- _Required work_
Restate, exactly and only, the lines from the first through the line containing "incline(PLATE_Y_OUT, PLATE_H))".
------------------------------
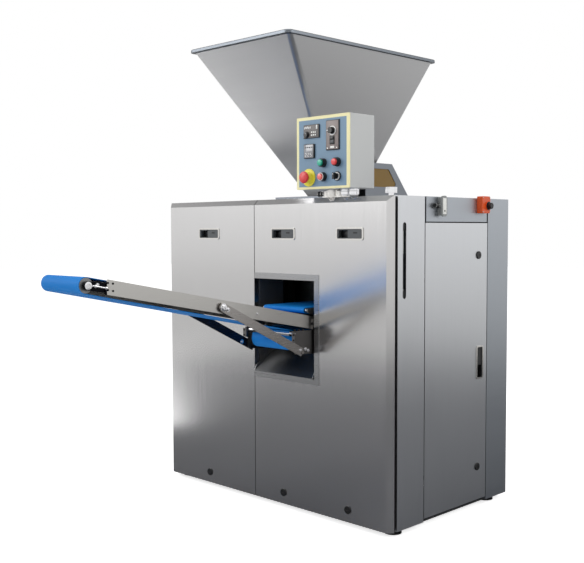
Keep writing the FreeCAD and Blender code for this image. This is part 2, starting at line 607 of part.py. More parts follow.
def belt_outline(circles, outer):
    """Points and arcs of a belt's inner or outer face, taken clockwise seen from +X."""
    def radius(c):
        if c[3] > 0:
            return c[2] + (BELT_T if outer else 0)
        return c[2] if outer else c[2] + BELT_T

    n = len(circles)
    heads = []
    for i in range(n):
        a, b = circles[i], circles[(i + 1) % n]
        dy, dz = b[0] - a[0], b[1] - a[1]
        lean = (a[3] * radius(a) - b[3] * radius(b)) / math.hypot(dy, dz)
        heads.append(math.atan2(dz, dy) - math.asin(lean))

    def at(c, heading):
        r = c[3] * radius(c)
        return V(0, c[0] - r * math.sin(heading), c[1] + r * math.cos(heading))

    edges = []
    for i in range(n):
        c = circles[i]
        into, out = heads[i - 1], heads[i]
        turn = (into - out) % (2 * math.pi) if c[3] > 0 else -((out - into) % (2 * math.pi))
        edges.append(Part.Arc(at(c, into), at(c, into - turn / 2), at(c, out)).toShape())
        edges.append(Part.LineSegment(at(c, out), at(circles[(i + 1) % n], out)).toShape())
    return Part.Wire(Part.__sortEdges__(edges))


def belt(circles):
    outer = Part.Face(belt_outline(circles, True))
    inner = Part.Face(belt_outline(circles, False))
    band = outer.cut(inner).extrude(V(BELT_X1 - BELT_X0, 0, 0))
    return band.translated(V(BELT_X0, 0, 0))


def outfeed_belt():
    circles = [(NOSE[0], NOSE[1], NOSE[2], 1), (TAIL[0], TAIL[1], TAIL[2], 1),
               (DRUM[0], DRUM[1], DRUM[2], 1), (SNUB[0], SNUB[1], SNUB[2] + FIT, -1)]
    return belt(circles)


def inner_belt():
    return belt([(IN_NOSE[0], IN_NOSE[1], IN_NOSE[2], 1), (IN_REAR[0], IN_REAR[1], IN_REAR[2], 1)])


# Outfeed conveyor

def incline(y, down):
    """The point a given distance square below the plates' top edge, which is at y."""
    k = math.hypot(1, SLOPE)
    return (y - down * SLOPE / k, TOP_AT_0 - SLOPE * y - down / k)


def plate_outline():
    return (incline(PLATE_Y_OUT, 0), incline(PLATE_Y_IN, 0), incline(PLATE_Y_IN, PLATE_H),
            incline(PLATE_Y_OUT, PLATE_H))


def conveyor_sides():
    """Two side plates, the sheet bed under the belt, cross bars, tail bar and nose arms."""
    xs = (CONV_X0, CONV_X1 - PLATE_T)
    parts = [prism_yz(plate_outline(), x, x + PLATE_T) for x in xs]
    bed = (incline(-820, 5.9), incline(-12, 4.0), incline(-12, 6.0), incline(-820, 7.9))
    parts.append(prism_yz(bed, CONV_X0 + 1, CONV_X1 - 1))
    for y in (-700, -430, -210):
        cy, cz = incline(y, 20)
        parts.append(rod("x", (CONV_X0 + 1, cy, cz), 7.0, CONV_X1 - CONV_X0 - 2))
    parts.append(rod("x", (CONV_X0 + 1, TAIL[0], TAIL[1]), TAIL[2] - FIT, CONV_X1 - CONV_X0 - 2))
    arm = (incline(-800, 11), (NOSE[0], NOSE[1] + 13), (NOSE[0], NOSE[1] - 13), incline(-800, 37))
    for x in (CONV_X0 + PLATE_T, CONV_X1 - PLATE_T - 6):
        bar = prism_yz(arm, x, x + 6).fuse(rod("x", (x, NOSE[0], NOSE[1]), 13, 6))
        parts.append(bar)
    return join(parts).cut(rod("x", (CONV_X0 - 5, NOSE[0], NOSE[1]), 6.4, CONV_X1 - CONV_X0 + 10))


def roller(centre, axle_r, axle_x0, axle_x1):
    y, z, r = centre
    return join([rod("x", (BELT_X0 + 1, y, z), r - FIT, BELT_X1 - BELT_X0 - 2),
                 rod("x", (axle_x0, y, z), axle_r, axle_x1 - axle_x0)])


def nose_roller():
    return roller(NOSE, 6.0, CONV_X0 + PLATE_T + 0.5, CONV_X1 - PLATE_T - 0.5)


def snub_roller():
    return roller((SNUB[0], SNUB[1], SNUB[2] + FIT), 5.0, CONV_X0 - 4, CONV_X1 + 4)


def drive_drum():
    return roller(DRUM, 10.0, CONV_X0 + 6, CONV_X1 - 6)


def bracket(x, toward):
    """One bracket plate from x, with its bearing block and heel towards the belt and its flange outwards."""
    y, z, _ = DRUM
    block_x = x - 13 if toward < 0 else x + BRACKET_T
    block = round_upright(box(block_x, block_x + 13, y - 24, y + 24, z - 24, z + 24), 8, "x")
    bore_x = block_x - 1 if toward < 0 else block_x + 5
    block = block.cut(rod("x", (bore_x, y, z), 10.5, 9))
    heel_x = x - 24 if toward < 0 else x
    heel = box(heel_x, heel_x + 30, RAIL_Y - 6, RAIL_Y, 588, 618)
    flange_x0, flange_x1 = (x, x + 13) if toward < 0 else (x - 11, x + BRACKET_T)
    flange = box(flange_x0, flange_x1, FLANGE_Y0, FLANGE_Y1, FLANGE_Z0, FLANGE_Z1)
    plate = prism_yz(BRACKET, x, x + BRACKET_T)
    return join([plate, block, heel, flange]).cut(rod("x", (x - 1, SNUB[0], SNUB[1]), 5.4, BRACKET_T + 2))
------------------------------
- _Answer to this problem_
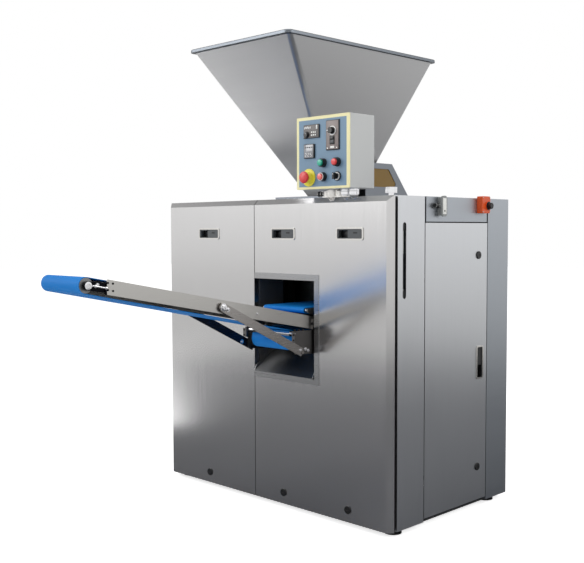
Keep writing the FreeCAD and Blender code for this image. This is part 2, starting at line 607 of part.py. More parts follow.
def belt_outline(circles, outer):
    """Points and arcs of a belt's inner or outer face, taken clockwise seen from +X."""
    def radius(c):
        if c[3] > 0:
            return c[2] + (BELT_T if outer else 0)
        return c[2] if outer else c[2] + BELT_T

    n = len(circles)
    heads = []
    for i in range(n):
        a, b = circles[i], circles[(i + 1) % n]
        dy, dz = b[0] - a[0], b[1] - a[1]
        lean = (a[3] * radius(a) - b[3] * radius(b)) / math.hypot(dy, dz)
        heads.append(math.atan2(dz, dy) - math.asin(lean))

    def at(c, heading):
        r = c[3] * radius(c)
        return V(0, c[0] - r * math.sin(heading), c[1] + r * math.cos(heading))

    edges = []
    for i in range(n):
        c = circles[i]
        into, out = heads[i - 1], heads[i]
        turn = (into - out) % (2 * math.pi) if c[3] > 0 else -((out - into) % (2 * math.pi))
        edges.append(Part.Arc(at(c, into), at(c, into - turn / 2), at(c, out)).toShape())
        edges.append(Part.LineSegment(at(c, out), at(circles[(i + 1) % n], out)).toShape())
    return Part.Wire(Part.__sortEdges__(edges))


def belt(circles):
    outer = Part.Face(belt_outline(circles, True))
    inner = Part.Face(belt_outline(circles, False))
    band = outer.cut(inner).extrude(V(BELT_X1 - BELT_X0, 0, 0))
    return band.translated(V(BELT_X0, 0, 0))


def outfeed_belt():
    circles = [(NOSE[0], NOSE[1], NOSE[2], 1), (TAIL[0], TAIL[1], TAIL[2], 1),
               (DRUM[0], DRUM[1], DRUM[2], 1), (SNUB[0], SNUB[1], SNUB[2] + FIT, -1)]
    return belt(circles)


def inner_belt():
    return belt([(IN_NOSE[0], IN_NOSE[1], IN_NOSE[2], 1), (IN_REAR[0], IN_REAR[1], IN_REAR[2], 1)])


# Outfeed conveyor

def incline(y, down):
    """The point a given distance square below the plates' top edge, which is at y."""
    k = math.hypot(1, SLOPE)
    return (y - down * SLOPE / k, TOP_AT_0 - SLOPE * y - down / k)


def plate_outline():
    return (incline(PLATE_Y_OUT, 0), incline(PLATE_Y_IN, 0), incline(PLATE_Y_IN, PLATE_H),
            incline(PLATE_Y_OUT, PLATE_H))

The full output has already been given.